▶ _What is needed_
Pick out each line with the word "their" from the material that follows.

▶ _Dataset extract_
★ ★ ★ ★ ★ ★ ★
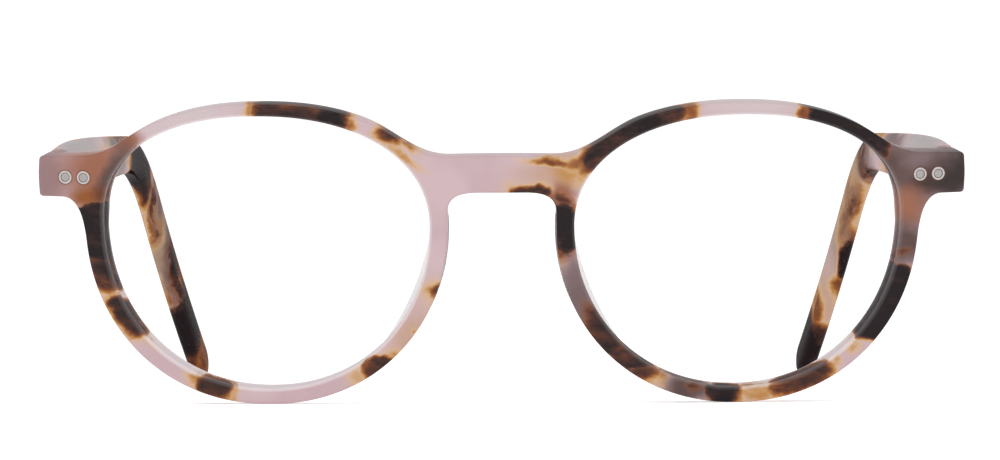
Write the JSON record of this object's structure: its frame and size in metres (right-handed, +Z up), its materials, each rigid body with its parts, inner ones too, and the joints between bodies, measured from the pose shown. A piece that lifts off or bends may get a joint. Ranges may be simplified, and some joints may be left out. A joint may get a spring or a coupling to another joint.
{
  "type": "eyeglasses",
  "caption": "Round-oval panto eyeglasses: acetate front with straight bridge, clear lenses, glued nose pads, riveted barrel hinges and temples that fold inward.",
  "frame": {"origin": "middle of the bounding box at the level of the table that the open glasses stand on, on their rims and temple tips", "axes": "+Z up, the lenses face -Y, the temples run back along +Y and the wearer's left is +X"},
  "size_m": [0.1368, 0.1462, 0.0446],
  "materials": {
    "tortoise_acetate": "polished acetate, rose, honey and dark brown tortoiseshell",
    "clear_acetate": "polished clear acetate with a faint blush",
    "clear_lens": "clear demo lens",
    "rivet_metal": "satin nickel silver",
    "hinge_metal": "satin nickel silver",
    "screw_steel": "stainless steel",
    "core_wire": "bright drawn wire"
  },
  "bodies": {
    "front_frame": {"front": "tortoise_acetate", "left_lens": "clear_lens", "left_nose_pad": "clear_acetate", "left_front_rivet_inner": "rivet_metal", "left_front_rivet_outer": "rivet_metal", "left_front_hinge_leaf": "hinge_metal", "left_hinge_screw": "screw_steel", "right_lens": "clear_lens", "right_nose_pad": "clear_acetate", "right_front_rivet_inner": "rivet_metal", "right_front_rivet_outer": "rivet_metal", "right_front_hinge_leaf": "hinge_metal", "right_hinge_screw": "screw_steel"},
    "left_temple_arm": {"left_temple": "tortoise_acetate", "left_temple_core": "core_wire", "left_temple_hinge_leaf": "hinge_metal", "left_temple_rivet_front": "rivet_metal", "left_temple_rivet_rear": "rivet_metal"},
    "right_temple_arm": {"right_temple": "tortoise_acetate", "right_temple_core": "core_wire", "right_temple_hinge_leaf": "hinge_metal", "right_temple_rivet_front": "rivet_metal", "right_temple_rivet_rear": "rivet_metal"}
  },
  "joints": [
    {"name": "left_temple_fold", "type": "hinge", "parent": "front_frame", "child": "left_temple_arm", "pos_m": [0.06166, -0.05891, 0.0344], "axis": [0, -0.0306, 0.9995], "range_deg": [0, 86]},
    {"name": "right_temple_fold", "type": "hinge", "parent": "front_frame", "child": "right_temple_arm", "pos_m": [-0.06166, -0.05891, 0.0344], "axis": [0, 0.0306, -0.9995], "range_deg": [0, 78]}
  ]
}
★ ★ ★ ★ ★ ★ ★
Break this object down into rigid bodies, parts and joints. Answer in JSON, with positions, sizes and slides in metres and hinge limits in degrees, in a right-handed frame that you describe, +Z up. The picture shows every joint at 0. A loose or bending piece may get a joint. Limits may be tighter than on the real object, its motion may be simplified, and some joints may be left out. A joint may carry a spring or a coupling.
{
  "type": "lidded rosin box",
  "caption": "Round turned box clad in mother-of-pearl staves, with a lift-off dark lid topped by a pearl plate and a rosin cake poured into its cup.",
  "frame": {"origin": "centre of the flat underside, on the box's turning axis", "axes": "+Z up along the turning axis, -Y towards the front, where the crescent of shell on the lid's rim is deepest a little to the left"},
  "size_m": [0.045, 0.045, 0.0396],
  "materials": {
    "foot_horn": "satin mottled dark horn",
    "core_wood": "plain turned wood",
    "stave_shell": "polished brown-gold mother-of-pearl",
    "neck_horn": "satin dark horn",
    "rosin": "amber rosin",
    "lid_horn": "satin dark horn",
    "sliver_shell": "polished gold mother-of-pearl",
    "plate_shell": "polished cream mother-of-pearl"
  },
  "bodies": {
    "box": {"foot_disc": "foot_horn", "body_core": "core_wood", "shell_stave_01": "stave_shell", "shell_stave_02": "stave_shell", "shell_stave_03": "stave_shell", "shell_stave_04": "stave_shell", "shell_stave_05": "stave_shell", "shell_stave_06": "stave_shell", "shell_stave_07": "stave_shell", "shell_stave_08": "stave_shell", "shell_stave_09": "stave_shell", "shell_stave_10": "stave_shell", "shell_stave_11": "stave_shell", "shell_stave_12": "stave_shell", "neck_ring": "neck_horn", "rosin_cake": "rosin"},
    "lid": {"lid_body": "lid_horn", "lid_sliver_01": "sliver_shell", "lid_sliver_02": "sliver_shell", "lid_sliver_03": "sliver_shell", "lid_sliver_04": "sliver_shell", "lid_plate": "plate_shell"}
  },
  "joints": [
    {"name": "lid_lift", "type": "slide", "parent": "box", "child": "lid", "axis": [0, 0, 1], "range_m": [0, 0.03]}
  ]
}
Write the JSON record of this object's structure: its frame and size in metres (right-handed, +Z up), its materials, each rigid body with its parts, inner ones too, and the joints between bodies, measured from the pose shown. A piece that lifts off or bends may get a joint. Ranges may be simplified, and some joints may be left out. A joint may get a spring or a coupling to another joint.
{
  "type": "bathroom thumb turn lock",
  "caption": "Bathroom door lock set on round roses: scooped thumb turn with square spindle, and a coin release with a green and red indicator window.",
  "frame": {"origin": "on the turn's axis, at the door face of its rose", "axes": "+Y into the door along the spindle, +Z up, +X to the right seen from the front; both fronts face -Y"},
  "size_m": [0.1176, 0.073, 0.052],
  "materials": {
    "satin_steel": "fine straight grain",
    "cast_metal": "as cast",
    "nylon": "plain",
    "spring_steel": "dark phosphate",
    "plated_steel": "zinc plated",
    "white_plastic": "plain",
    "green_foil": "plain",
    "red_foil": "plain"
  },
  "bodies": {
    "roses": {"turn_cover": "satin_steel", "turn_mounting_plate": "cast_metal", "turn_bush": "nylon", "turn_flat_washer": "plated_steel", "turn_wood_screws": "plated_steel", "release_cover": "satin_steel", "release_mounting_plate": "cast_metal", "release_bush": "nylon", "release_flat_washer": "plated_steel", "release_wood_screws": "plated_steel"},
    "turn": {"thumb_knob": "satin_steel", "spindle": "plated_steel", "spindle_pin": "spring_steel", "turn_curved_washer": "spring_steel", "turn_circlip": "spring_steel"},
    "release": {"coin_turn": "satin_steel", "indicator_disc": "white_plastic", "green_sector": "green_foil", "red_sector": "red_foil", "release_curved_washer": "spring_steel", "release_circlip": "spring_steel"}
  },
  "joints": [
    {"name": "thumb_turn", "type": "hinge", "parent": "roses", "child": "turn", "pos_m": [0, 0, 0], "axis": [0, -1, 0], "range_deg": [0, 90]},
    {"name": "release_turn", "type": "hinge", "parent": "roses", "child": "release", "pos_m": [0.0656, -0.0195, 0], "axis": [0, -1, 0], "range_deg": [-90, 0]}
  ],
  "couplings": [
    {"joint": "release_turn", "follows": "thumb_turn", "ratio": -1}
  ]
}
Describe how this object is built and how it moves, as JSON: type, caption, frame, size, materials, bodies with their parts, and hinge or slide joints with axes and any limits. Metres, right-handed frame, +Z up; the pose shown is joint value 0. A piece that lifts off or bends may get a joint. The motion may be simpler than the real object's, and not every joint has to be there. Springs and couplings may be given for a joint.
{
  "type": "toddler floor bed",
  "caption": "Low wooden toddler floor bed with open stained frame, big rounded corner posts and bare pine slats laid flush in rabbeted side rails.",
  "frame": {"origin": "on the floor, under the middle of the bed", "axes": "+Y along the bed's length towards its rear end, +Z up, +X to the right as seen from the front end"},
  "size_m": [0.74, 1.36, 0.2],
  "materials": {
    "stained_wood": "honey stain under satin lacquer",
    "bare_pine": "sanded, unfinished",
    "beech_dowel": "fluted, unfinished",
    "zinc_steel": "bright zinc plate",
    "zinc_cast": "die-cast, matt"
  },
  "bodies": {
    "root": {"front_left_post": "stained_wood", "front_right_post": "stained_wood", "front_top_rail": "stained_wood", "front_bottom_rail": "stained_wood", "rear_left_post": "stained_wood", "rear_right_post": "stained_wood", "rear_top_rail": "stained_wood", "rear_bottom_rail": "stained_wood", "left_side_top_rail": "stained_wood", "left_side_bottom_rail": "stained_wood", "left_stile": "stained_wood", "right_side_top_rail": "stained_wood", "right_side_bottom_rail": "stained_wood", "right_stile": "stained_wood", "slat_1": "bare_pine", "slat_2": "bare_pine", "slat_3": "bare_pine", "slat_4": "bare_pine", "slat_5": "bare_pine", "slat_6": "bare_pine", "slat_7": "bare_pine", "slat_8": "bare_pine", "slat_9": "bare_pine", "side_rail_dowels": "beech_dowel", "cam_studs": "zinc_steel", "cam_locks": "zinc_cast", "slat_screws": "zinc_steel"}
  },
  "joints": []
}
★ ★ ★ ★ ★ ★ ★
▶ _Exercise response_
  "frame": {"origin": "middle of the bounding box at the level of the table that the open glasses stand on, on their rims and temple tips", "axes": "+Z up, the lenses face -Y, the temples run back along +Y and the wearer's left is +X"},
Describe how this object is built and how it moves, as JSON: type, caption, frame, size, materials, bodies with their parts, and hinge or slide joints with axes and any limits. Metres, right-handed frame, +Z up; the pose shown is joint value 0. A piece that lifts off or bends may get a joint. The motion may be simpler than the real object's, and not every joint has to be there. Springs and couplings may be given for a joint.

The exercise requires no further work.